Premium processing under 8 C.F.R. § 103.7 allows O-1 petitions to be adjudicated within 15 business days for an additional government fee. For crypto professionals whose employment start dates are time-sensitive — particularly those transitioning from existing visa categories with expiring work authorization — premium processing reduces uncertainty and allows more precise planning. Premium processing does not guarantee approval, but it ensures a timely decision that allows the petitioner and alien to respond with appropriate speed to any request for evidence. Most O-1 filings in competitive technology markets use premium processing as a standard practice given the cost of delayed work authorization.
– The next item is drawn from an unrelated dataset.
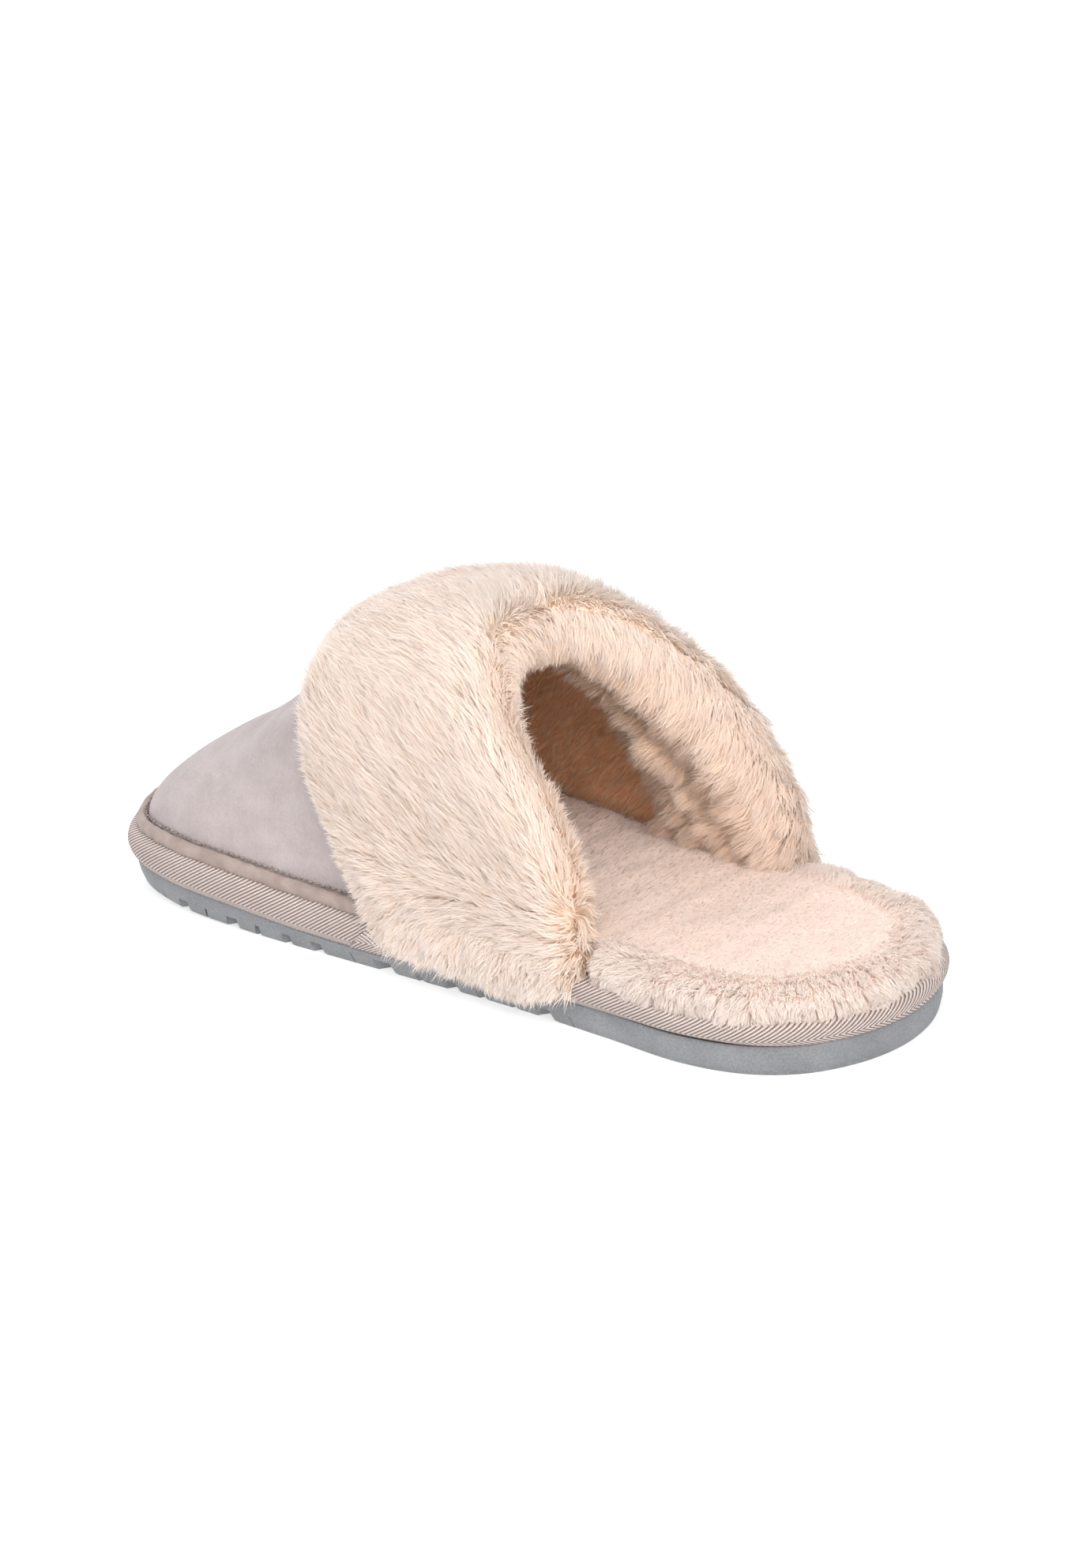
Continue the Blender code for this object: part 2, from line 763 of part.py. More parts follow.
def make_locks(collection):
    """Flattened locks that lie towards the toe, each widest behind its middle, with its rear end
    deep in the fur; they are fused on as one."""
    bm = bmesh.new()
    for share, tip_depth, free, count in LOCK_ROWS:
        for k in range(count):
            part = free + (1 - 2 * free) * k / (count - 1)
            depth = outer_depth(part)
            spots = []
            for reach, out in (
                (-LOCK_LENGTH * 0.35, depth - LOCK_ROOT_DEPTH),
                (0.0, depth),
                (LOCK_LENGTH * 0.65, depth * tip_depth),
            ):
                move = leg(share, reach)
                spots.append(Vector(collar_point(part, move, FUR_FIT + out, FUR_FIT)))
            rear, belly, tip = spots
            outward = Vector(collar_point(part, leg(share), 2 * depth, FUR_FIT)) - belly
            side = (tip - rear).cross(outward).normalized() * LOCK_WIDTH / 2
            rise = side.cross(tip - rear).normalized() * LOCK_THICKNESS / 2
            girdle = [bm.verts.new(belly + move) for move in (side, rise, -side, -rise)]
            ends = [bm.verts.new(rear), bm.verts.new(tip)]
            for end in ends:
                for j in range(len(girdle)):
                    bm.faces.new((girdle[j - 1], girdle[j], end))
    locks = add_object("locks", bm, collection)
    locks.hide_render = True
    locks.display_type = "WIRE"
    return locks


def make_collar(collection, cutters):
    look = material("collar_fur", (0.93, 0.85, 0.74), 0.95)
    bm = bmesh.new()
    sections = [collar_section(station) for station in range(COLLAR_STATIONS)]
    rows = add_loops(bm, sections)
    bridge(bm, rows)
    cap_fold(bm, rows[0])
    cap_fold(bm, rows[-1])
    collar = add_object("fur_collar", bm, collection, look)
    for side in (MEDIAL, LATERAL):
        boolean(collar, skirt_piece(side, cutters), "UNION")
    boolean(collar, make_locks(cutters), "UNION")
    return collar


def main():
    for old in list(bpy.data.objects):
        bpy.data.objects.remove(old, do_unlink=True)
    collection = bpy.data.collections.new("scuff_slipper")
    cutters = bpy.data.collections.new("cutters")
    bpy.context.scene.collection.children.link(collection)
    bpy.context.scene.collection.children.link(cutters)
    make_outsole(collection, cutters)
    make_insole(collection)
    make_tape(collection)
    make_piping(collection)
    make_upper(collection)
    make_collar(collection, cutters)


main()
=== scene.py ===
"""Looks of the right-foot scuff slipper: moulded sole, herringbone tape, piping, suede vamp, plush
footbed and the deep fur collar. Metres, +Z up, +Y towards the toe, +X towards the little toe."""

import math

import bmesh
import bpy
import numpy as np
from mathutils import Matrix, Vector


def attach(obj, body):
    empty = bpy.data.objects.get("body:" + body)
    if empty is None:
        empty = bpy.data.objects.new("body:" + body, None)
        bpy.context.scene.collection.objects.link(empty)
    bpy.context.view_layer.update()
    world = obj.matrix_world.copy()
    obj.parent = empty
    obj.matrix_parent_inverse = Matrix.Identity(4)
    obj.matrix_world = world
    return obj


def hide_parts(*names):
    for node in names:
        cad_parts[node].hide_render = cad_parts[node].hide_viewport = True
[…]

The initial O-1 status period is typically three years, with extensions available in one-year increments upon demonstration of continued extraordinary ability. For crypto professionals who anticipate career developments that will strengthen their record — additional publications, broader industry recognition, increased compensation — the initial three-year period provides time to build an extension case. The extension petition should document new evidence of extraordinary ability accrued since the prior approval, demonstrating ongoing achievement rather than resting on the initial approval's findings. Consistent documentation of career developments throughout the initial O-1 period — saving grant award letters, publication acceptances, speaking invitations, and compensation records — makes the extension filing considerably more straightforward.